• Exercise prompt
Repeat only the lines from the line containing "Model this object" through the line containing "core_gap = 0.1; // [0.08:0.01:0.14]", both included, exactly as they stand.

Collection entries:
□ □ □
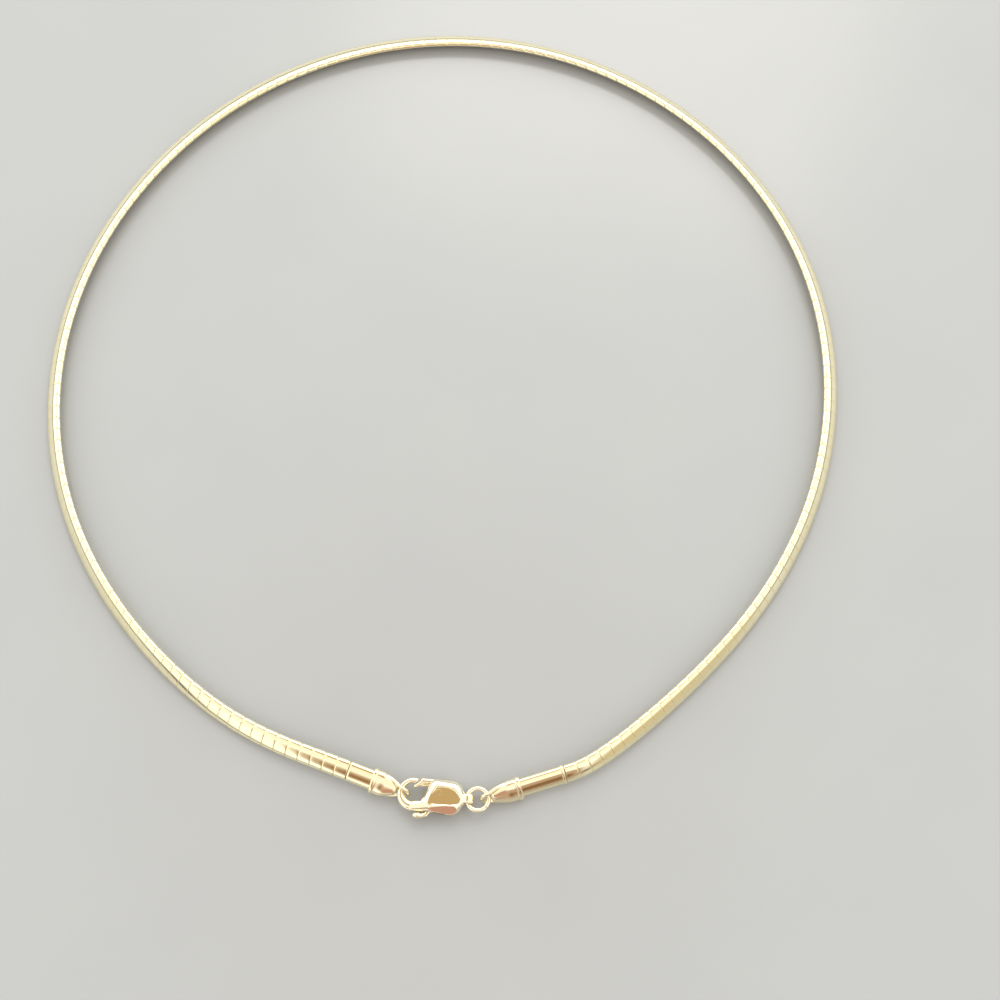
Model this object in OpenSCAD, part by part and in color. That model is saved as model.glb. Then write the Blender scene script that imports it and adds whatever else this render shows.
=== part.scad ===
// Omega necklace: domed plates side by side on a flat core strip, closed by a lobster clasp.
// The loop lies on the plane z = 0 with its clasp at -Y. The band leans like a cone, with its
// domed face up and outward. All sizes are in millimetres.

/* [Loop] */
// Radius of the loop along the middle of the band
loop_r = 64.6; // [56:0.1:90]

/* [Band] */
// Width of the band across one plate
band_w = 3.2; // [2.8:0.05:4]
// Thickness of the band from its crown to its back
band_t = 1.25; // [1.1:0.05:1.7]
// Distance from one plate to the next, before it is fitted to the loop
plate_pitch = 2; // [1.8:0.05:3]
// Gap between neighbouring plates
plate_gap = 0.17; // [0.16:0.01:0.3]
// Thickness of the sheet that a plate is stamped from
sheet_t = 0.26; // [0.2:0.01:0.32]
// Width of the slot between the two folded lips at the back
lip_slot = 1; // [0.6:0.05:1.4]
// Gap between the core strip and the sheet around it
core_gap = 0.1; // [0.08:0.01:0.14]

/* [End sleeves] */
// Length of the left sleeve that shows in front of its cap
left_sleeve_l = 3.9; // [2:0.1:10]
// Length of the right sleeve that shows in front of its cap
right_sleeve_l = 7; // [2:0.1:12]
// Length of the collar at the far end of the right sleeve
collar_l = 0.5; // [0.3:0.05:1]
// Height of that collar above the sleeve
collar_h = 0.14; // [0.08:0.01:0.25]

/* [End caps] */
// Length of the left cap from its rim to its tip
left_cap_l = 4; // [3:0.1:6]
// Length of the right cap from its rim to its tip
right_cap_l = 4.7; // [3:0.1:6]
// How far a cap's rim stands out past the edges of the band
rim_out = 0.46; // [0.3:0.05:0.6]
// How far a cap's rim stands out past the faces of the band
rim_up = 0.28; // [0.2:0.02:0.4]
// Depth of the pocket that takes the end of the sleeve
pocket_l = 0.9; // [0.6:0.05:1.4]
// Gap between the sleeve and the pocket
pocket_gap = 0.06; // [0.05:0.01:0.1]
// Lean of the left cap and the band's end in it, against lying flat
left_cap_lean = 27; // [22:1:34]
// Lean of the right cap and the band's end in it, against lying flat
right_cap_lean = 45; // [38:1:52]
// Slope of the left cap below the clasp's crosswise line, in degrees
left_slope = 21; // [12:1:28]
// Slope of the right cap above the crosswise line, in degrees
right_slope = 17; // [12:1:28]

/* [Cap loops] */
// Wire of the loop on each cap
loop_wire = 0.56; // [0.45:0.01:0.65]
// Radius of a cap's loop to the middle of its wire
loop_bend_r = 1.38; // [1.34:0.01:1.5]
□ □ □
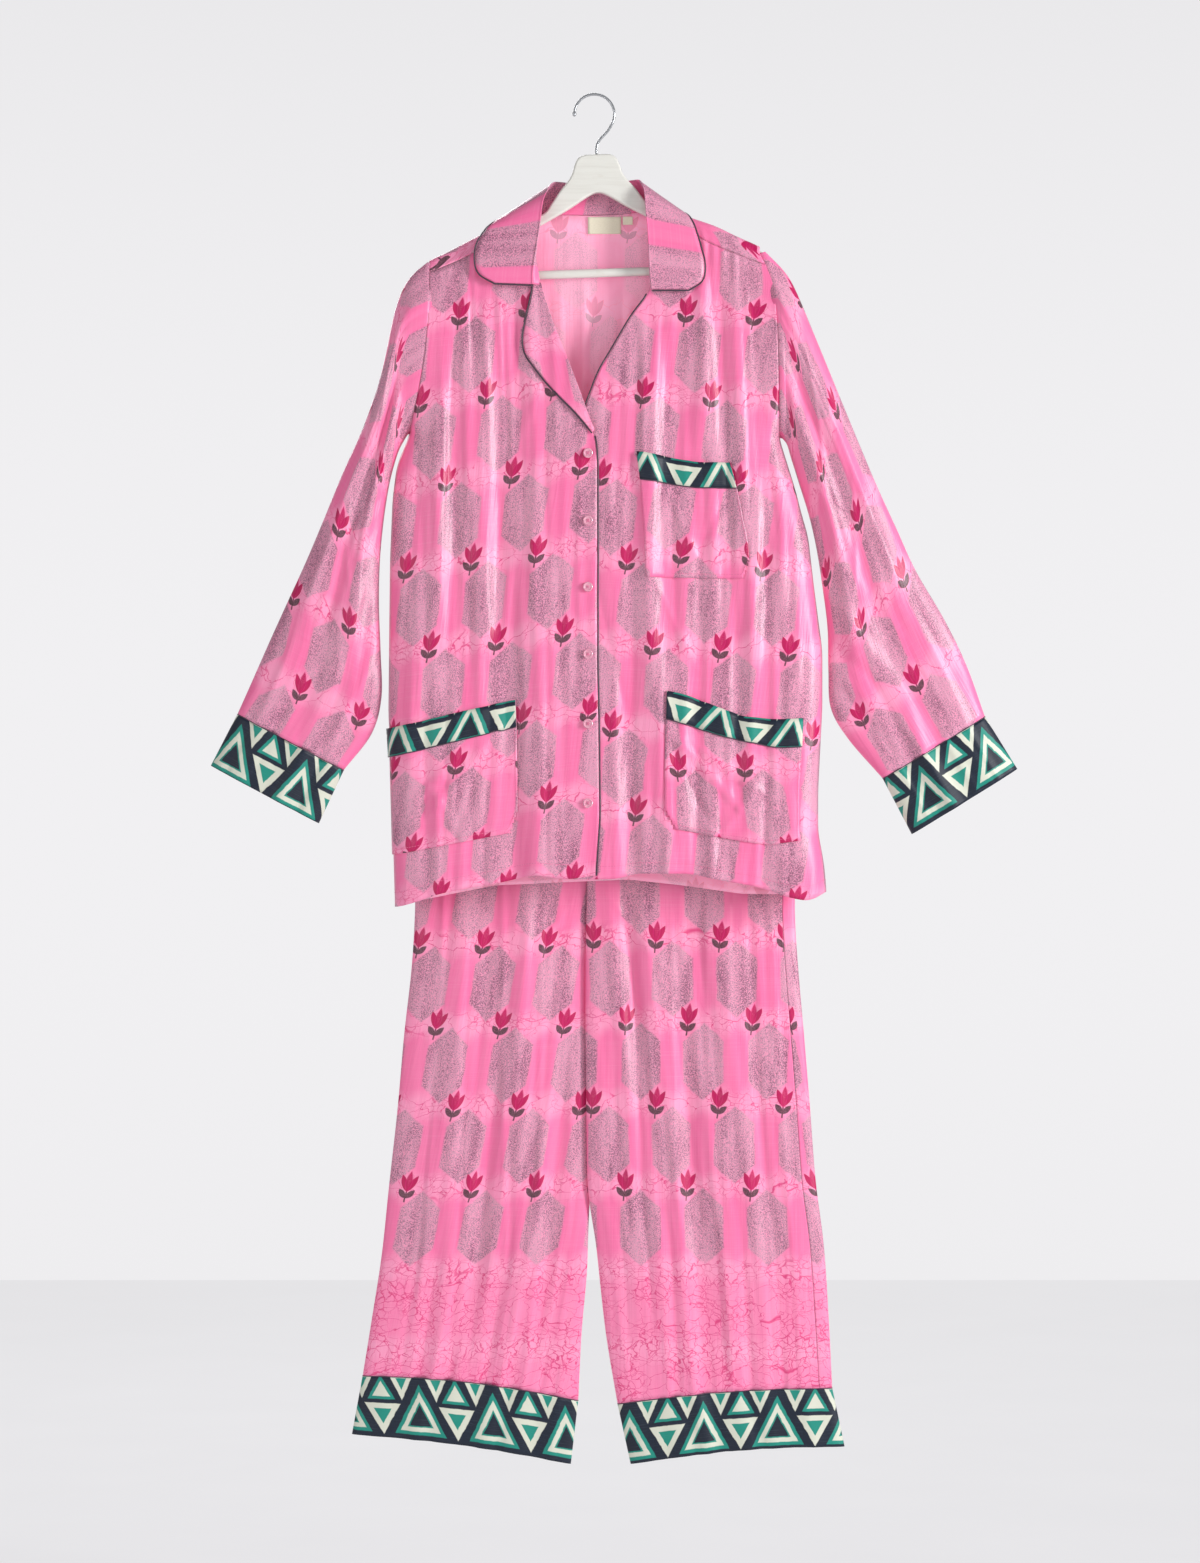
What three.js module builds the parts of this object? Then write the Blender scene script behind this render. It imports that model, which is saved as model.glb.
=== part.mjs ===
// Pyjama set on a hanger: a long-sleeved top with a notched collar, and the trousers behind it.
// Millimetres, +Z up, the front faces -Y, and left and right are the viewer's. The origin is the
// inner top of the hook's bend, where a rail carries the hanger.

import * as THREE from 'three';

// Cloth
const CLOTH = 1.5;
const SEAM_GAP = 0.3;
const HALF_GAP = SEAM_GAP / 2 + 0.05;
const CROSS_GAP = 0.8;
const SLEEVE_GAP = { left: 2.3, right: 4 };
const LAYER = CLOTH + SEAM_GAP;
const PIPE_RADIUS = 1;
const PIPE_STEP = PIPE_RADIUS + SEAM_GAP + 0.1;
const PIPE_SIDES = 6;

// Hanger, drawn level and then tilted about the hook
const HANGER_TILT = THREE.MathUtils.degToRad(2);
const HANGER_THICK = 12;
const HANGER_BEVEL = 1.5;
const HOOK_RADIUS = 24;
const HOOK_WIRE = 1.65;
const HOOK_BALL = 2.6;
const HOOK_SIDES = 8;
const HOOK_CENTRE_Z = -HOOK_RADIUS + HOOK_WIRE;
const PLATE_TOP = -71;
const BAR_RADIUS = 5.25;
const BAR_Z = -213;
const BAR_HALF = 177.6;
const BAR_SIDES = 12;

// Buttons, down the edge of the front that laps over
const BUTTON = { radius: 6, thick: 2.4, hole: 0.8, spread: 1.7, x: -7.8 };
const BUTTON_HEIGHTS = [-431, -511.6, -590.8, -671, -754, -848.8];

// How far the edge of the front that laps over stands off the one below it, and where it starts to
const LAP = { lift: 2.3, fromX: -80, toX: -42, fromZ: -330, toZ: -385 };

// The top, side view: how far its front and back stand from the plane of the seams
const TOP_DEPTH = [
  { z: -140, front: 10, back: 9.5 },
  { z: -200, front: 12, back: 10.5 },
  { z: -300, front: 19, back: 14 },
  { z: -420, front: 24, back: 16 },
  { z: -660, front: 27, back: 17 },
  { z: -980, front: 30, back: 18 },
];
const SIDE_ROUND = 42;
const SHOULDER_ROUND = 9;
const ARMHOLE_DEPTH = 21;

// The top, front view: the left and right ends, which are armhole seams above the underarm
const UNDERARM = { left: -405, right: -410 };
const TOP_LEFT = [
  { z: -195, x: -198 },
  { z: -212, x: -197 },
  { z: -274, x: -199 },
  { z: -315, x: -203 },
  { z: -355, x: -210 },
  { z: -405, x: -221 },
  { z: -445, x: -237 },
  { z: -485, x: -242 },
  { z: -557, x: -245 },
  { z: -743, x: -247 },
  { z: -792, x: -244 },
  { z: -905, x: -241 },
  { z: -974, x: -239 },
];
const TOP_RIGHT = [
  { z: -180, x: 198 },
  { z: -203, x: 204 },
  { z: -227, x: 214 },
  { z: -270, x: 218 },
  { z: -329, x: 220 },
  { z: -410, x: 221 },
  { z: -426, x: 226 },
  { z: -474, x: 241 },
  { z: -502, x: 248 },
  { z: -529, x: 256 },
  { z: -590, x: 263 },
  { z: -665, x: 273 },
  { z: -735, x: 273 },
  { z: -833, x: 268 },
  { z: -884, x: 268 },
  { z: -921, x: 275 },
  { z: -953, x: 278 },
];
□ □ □
• Written answer
Model this object in OpenSCAD, part by part and in color. That model is saved as model.glb. Then write the Blender scene script that imports it and adds whatever else this render shows.
=== part.scad ===
// Omega necklace: domed plates side by side on a flat core strip, closed by a lobster clasp.
// The loop lies on the plane z = 0 with its clasp at -Y. The band leans like a cone, with its
// domed face up and outward. All sizes are in millimetres.

/* [Loop] */
// Radius of the loop along the middle of the band
loop_r = 64.6; // [56:0.1:90]

/* [Band] */
// Width of the band across one plate
band_w = 3.2; // [2.8:0.05:4]
// Thickness of the band from its crown to its back
band_t = 1.25; // [1.1:0.05:1.7]
// Distance from one plate to the next, before it is fitted to the loop
plate_pitch = 2; // [1.8:0.05:3]
// Gap between neighbouring plates
plate_gap = 0.17; // [0.16:0.01:0.3]
// Thickness of the sheet that a plate is stamped from
sheet_t = 0.26; // [0.2:0.01:0.32]
// Width of the slot between the two folded lips at the back
lip_slot = 1; // [0.6:0.05:1.4]
// Gap between the core strip and the sheet around it
core_gap = 0.1; // [0.08:0.01:0.14]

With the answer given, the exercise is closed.